La verità è che D’Alema non ha mai fatto mistero di essere consapevole che la sinistra è sempre stata minoritaria in Italia. Può vincere solo a due condizioni. La prima è riuscire ad aggregare, in puro stile trasformistico, una parte dell’odiata destra. La seconda è che sia guidata, meglio se da un re Travicello, non da un esponente di punta della sinistra postcomunista ma da un cattolico adulto che cortesemente si presti. Grazie all’Armata Brancaleone, Romano Prodi ha vinto nel 1996 e nel 2006. Ma poi ha perso la guerra politica, con il risultato che è stato costretto a scendere anzitempo le scale di Palazzo Chigi. E sulla scalata di Baffino al Palazzo, per carità di patria è meglio tacere. A ogni buon conto, Max faccia tesoro del monito di Marx. Carlo, non uno dei cinque comici: «La Storia una prima volta si manifesta in tragedia e una seconda in farsa». Uomo avvisato, mezzo salvato.

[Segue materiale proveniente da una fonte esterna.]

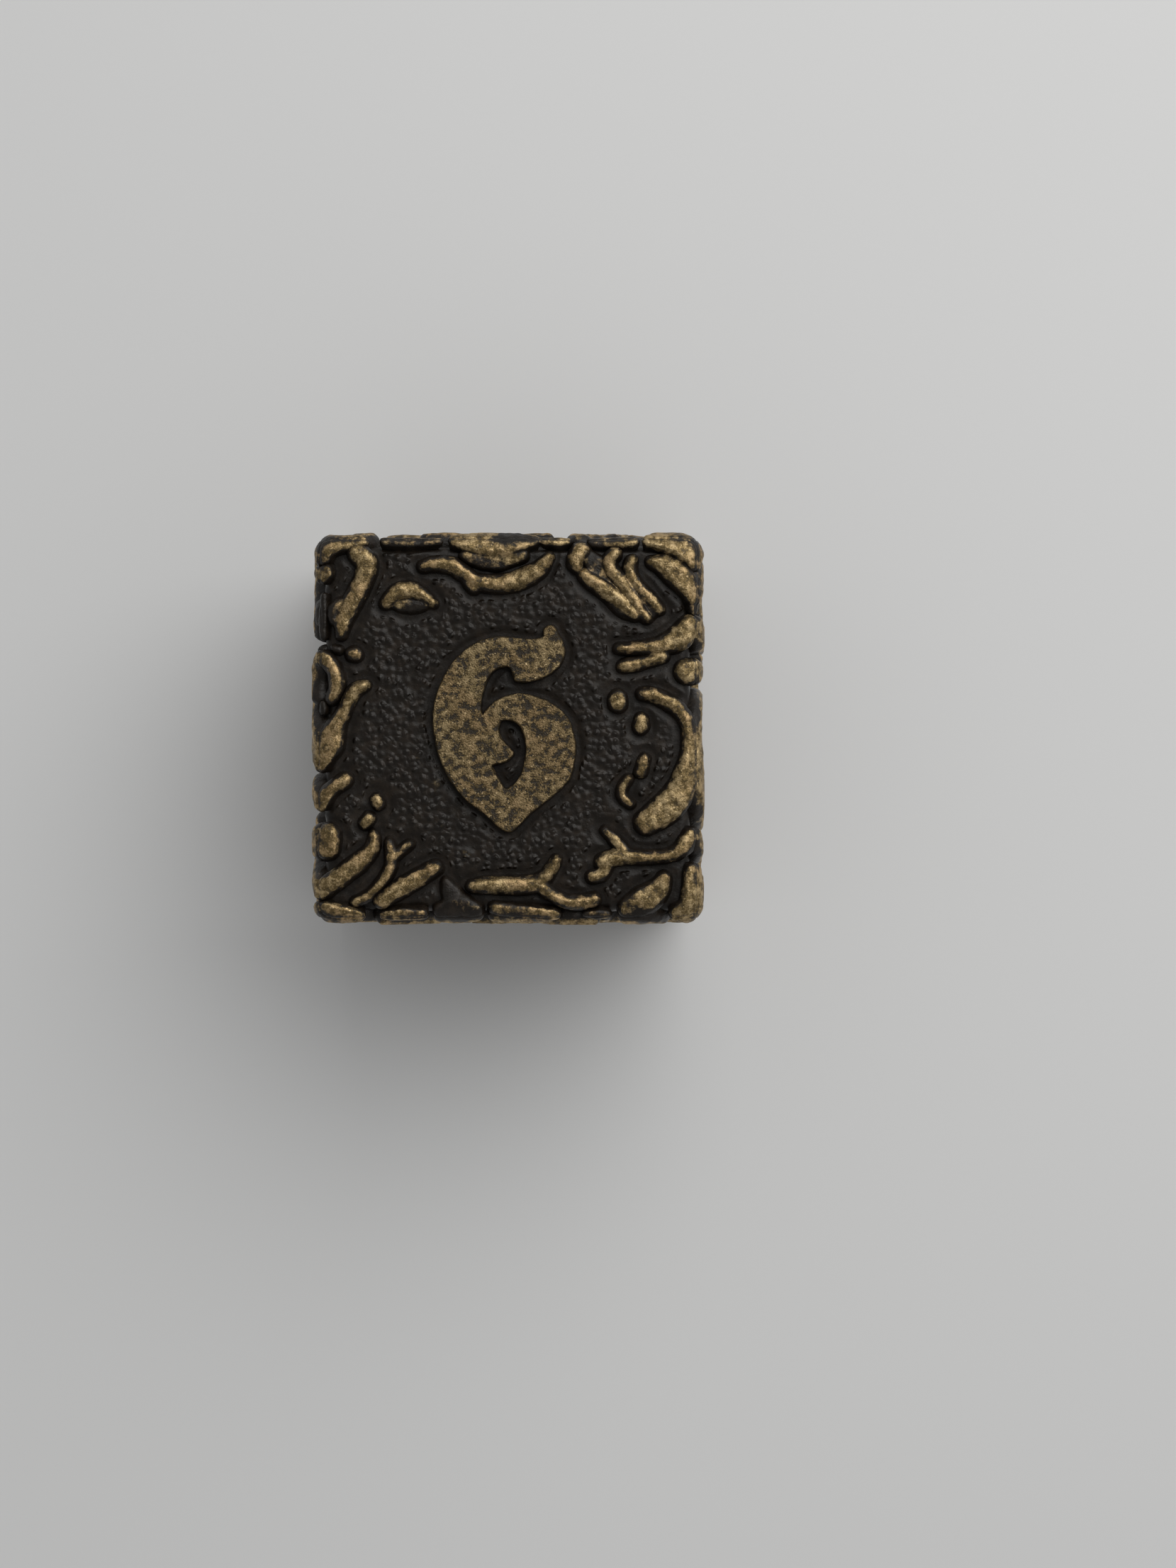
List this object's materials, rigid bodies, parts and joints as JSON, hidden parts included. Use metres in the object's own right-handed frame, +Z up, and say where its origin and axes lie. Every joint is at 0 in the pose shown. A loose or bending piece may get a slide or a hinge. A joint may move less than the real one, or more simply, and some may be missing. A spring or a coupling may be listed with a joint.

Veltroni, al contrario, ha predicato bene e razzolato male. Ha esordito raffigurando il Pd come un partito a vocazione maggioritaria. Se non fosse stata una promessa da marinaio, col tempo avremmo avuto un bipartitismo di stampo britannico. Poi ha sbracato e s’è alleato con quel satanasso di Tonino Di Pietro che è stato la causa della sua rovina. E allora addio a un’opposizione che in quanto tale può aspirare a diventare forza di governo. Con il bel risultato, come ha affermato Antonio Polito sul Riformista, che «da mesi ormai il Pd accoglie ogni legge del governo gridando all’incostituzionalità e pretendendo che qualcun altro (la Consulta, Napolitano o il Padreterno) la fermi o la bocci... Resta solo l’urlo».
Alle corte, D’Alema sogna quei ribaltoni dei quali ha beneficiato. Mentre Veltroni contava sulle potenzialità del Pd. Ieri come oggi acefalo, senza né capo né coda.